Beautiful picture by the way---your country is so attractive. I have stacks of photos that look very similar to yours above from our trip years ago. Funny how I wouldn't dream of taking pics of houses here---but find it absolutely fascinating to drool over those of your country :-D
Anyway--no fleeces right now--but I will late this summer if you want one or some. There is also a lady in Wales that I think has some right now though:
http://www.icelandicsheepinwales.co.uk/
Have a great day Val--enjoy the rain
Monica
The farmers will only be truly appreciated once they've all gone and everything we currently eat is imported. Then watch the prices rise.

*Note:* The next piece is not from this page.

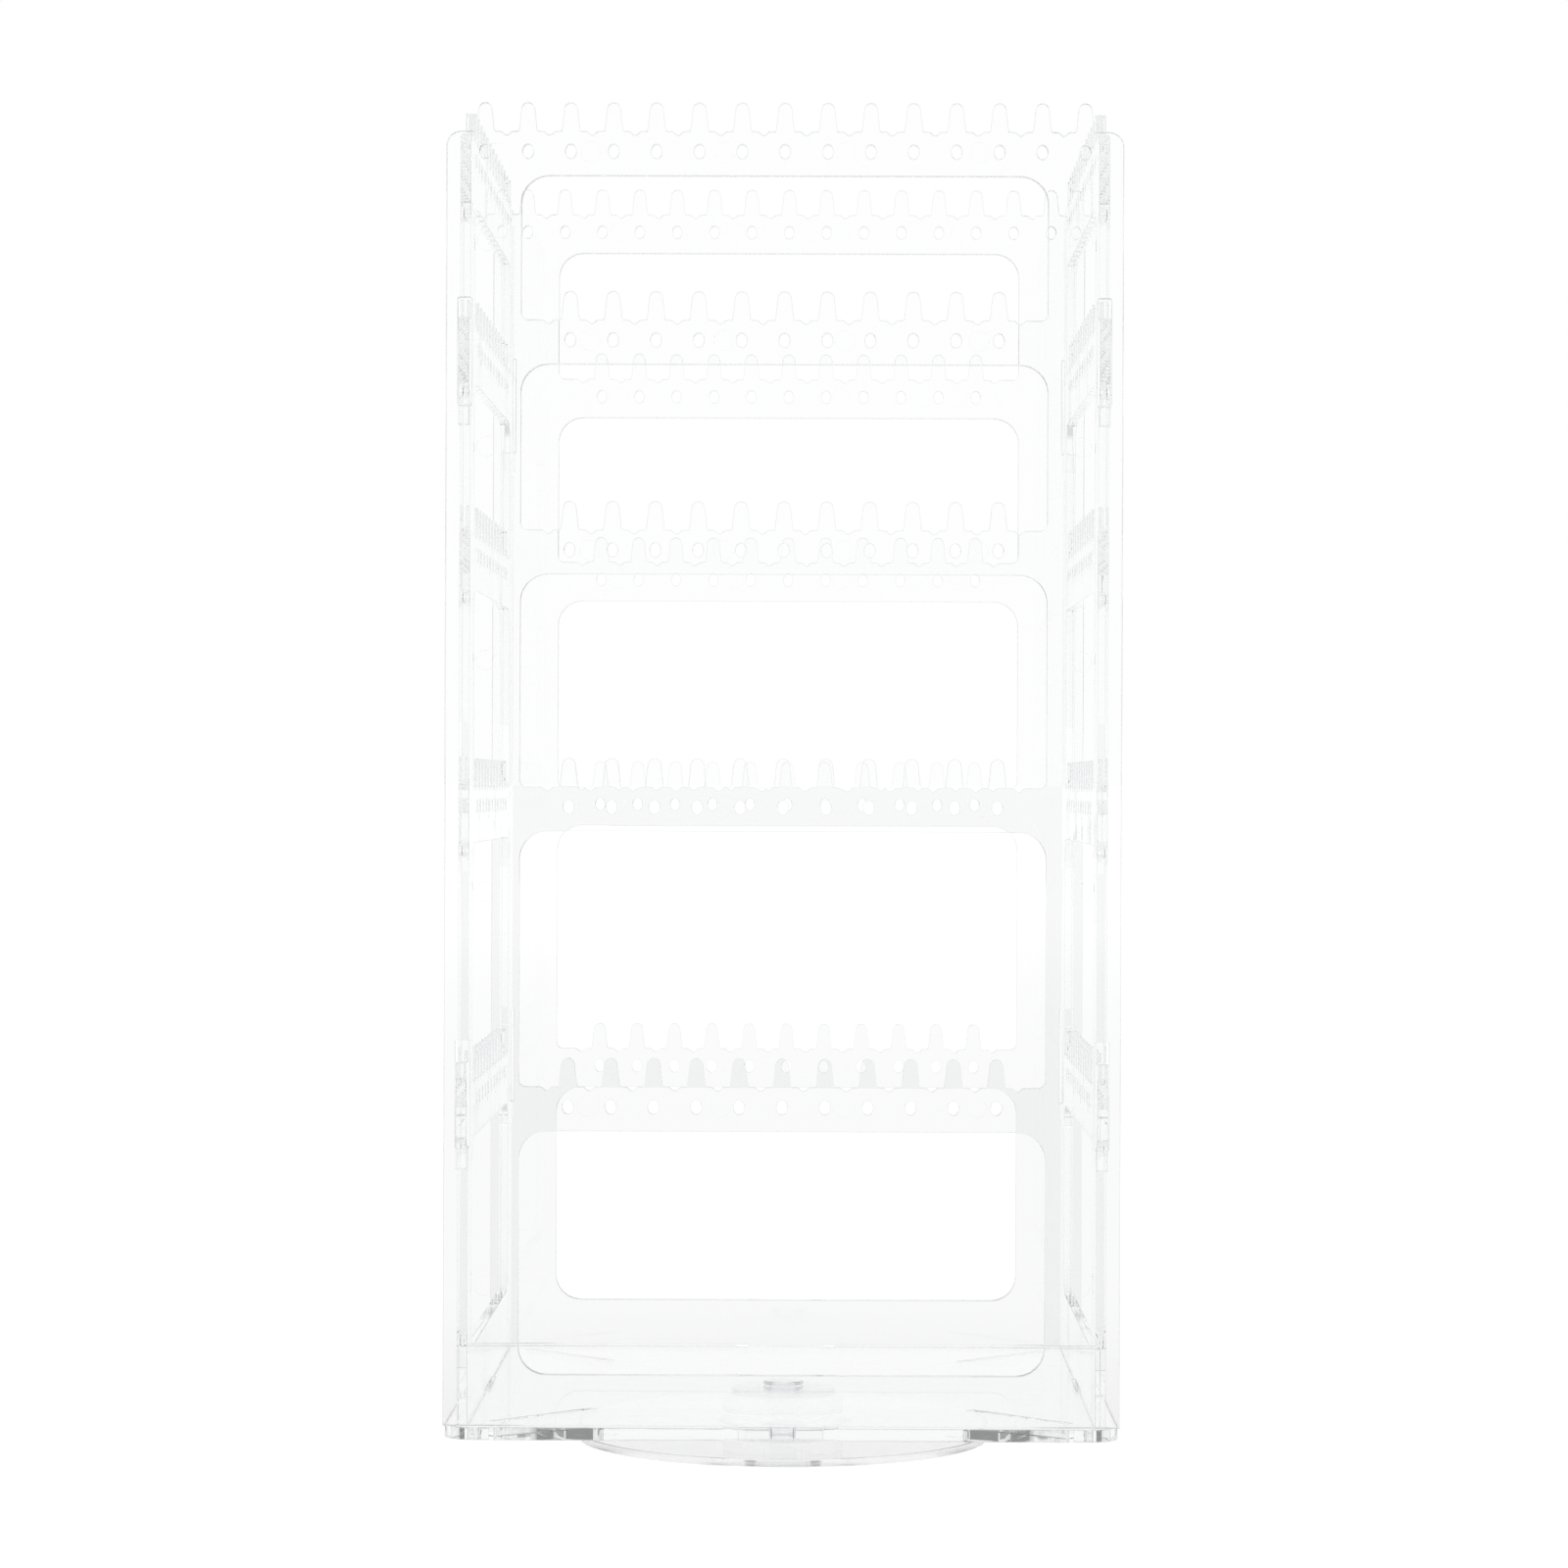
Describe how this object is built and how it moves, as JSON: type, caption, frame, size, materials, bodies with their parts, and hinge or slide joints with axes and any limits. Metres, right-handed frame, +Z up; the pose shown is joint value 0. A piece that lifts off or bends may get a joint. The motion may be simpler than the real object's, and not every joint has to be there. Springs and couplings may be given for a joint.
{
  "type": "revolving jewellery display tower",
  "caption": "Clear square tower of ladder panels with pegged comb rails for hanging small goods, turning on a round foot.",
  "frame": {"origin": "centre of the round foot's underside, on the surface it stands on and on the axis that the tower turns about", "axes": "+X to the right across the front panel, +Y from the front panel to the back panel, +Z up"},
  "size_m": [0.158, 0.164, 0.3224],
  "materials": {
    "clear_panel": "clear polished injection moulding",
    "clear_base": "clear polished injection moulding",
    "clear_foot": "clear polished injection moulding",
    "clear_pin": "clear polished injection moulding",
    "clear_washer": "clear polycarbonate sheet, satin",
    "clear_ring": "clear polycarbonate moulding"
  },
  "bodies": {
    "foot": {"turntable_foot": "clear_foot", "slip_washer": "clear_washer", "pivot_pin": "clear_pin", "retaining_ring": "clear_ring"},
    "tower": {"base_plate": "clear_base", "front_panel": "clear_panel", "back_panel": "clear_panel", "left_panel": "clear_panel", "right_panel": "clear_panel"}
  },
  "joints": [
    {"name": "tower_spin", "type": "hinge", "parent": "foot", "child": "tower", "pos_m": [0, 0, 0.0096], "axis": [0, 0, 1], "continuous": true}
  ]
}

that is so sad. I have been saving up for a farm since I was 17 (for over ten years now, I'm not a high flyer!). Only now that it's 'fashionable' has everything come together for me. Unfortunately the second homers and downsizers from london or wherever have meant we will never be able to own our own farm. So we decided that we would just get the land and put up with the fact we'll never have a 'home'. The land we've bought though is not the land we dreamed of, beautiful as it is. The land we dreamed of is too expensive now.
We're lumped in with the current downsizing band wagon and it drives me mad. What'll happen when 'they' all get bored or they go broke?
I just read someone on a forum saying that they have downsized from london to devon and the cottage had had a 'crotchety old woman and her family rattling around in it for generations' so they were going to have to gut the house and start again. Turns your stomach.
I agree! I see so many people doing this it makes me very sad....real local people cannot afford to live in their own communities anymore!